I also noticed you wear a lot of Mickey Mouse stuff. Is that something that has significance to you?
OS: I just like playing around with pop culture iconography. I think it’s like pop art; it’s fun, and it’s instant, it’s a good time. The first video game I played (which I wasn’t supposed to play, I wasn’t allowed video games growing up), but when my mom and dad split up, my dad had a Playstation, so I would secretly play that. And I played Steamboat Willie, so maybe there’s some deep connection there. There are some things you need to remember and hold dear.
What are your favorite places in London to listen to music?
OS: That’s a good question. I think on the bus and the train are really good places to listen to music. Often, if I’m halfway between finishing a track or making a demo, I’ll stop and go for a walk or go see a friend, and use that journey to passively listen to something, because it does change the context of everything and makes you realize, “Oh, maybe I should change the key of it, or it needs to be faster”. So I think transport is good, public transport. I also think listening to music in the park is really nice, because it’s sunny (it never is). And at home in my bedroom is probably my favorite place, because you can listen to it loud. And maybe dance around a bit. Or a lot.

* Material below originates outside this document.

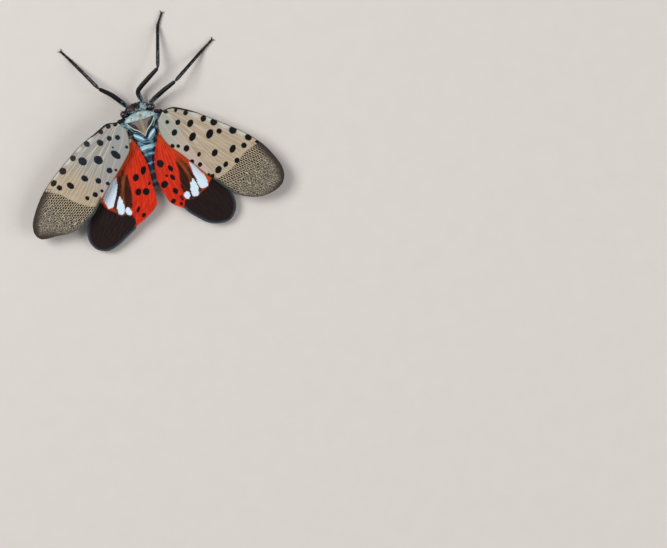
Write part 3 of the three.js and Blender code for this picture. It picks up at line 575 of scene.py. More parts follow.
def finished(bm, name, material, nodes=(), closed=True):
    """Turns a mesh in mm into a piece in the frame, attaches it to the root body, and hides the parts it
    replaces.
    """
    if closed:
        bmesh.ops.recalc_face_normals(bm, faces=bm.faces)
    bm.transform(TO_FRAME)
    for face in bm.faces:
        face.smooth = True
    mesh = bpy.data.meshes.new(name)
    bm.to_mesh(mesh)
    bm.free()
    mesh.materials.append(material)
    piece = bpy.data.objects.new(name, mesh)
    bpy.context.scene.collection.objects.link(piece)
    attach(piece, "root")
    if nodes:
        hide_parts(*nodes)
    return piece


# Materials.
def new_tree(name):
    """A material's empty node tree, and the material."""
    material = bpy.data.materials.get(name) or bpy.data.materials.new(name)
    material.use_nodes = True
    material.node_tree.nodes.clear()
    return material, material.node_tree


def add(tree, kind, values=None, **settings):
    """Adds one node with its settings. Each value is another node's output or a constant."""
    node = tree.nodes.new("ShaderNode" + kind)
    for name, value in settings.items():
        setattr(node, name, value)
    for key, value in (values or {}).items():
        if isinstance(value, bpy.types.NodeSocket):
            tree.links.new(value, node.inputs[key])
        else:
            node.inputs[key].default_value = value
    return node


def marks_of(tree, name):
    """The three numbers that a mesh keeps at each point under a name."""
    attribute = add(tree, "Attribute", attribute_name=name)
    parts = add(tree, "SeparateXYZ", {"Vector": attribute.outputs["Vector"]})
    return [parts.outputs[axis] for axis in "XYZ"]


def marking(tree, under, colour, field, soft, inset=0.0):
    """Lays a colour over another where a field, in mm inside the marking's edge, is above its inset."""
    share = add(tree, "MapRange", {"Value": field, "From Min": inset - soft, "From Max": inset + soft},
                interpolation_type="SMOOTHSTEP")
    return add(tree, "Mix", {0: share.outputs["Result"], 6: under, 7: colour}, data_type="RGBA").outputs[2]


def shifted(tree, field, texture, amount):
    """A field whose edges wander by a texture, by up to the amount in mm."""
    wander = add(tree, "MapRange", {"Value": texture, "To Min": -amount, "To Max": amount})
    return add(tree, "Math", {0: field, 1: wander.outputs["Result"]}, operation="ADD").outputs[0]


def blended(tree, texture, first, second, low=0.0, high=1.0):
    """One colour where a texture is low, another where it is high, and a mix of both between."""
    share = add(tree, "MapRange", {"Value": texture, "From Min": low, "From Max": high}).outputs["Result"]
    return add(tree, "Mix", {0: share, 6: first, 7: second}, data_type="RGBA").outputs[2]


def closed_off(tree, material, colour, roughness, height, bump, depth, **extra):
    """Ends a material in one principled surface, with relief of a depth in mm from a height."""
    relief = add(tree, "Bump", {"Height": height, "Strength": bump, "Distance": depth * MM})
    values = {"Base Color": colour, "Roughness": roughness, "Normal": relief.outputs["Normal"]}
    values.update({key.replace("_", " "): value for key, value in extra.items()})
    surface = add(tree, "BsdfPrincipled", values)
    add(tree, "OutputMaterial", {"Surface": surface.outputs["BSDF"]})
    return material


def grain(tree, grain_mm):
    """Noise on the insect, its grains of a size in mm."""
    return add(tree, "TexNoise", {
        "Vector": add(tree, "TexCoord").outputs["Object"], "Scale": 1 / (grain_mm * MM), "Detail": 3.0,
        "Roughness": 0.6,
    }).outputs["Fac"]


def wing_noise(tree, grains, detail):
    """Noise laid along a wing, with so many grains to the mm along its length and across."""
    wing = add(tree, "Attribute", attribute_name="wing").outputs["Vector"]
    place = add(tree, "Mapping", {"Vector": wing, "Scale": grains}).outputs["Vector"]
    return add(tree, "TexNoise", {"Vector": place, "Scale": 1.0, "Detail": detail})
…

Are there any venues or club nights you like? Where should I go when I’m in London?
OS: Village Underground is great. It’s quite a big one, it’s like 800-900 capacity, that’s really good. If you’re looking for a dive bar vibe, then somewhere like Moth Club or the 100 Club is pretty good. The Lexington is a nice one too, if you want to drink and they have really good gigs upstairs.
Do you have any last words before going onstage tonight?
OS: Blimey. I don’t think so.
Don’t trip when you go up the stairs to get onto the stage.
OS: Don’t do that, enjoy yourself, not that I have to tell myself that because it’s always so much fun.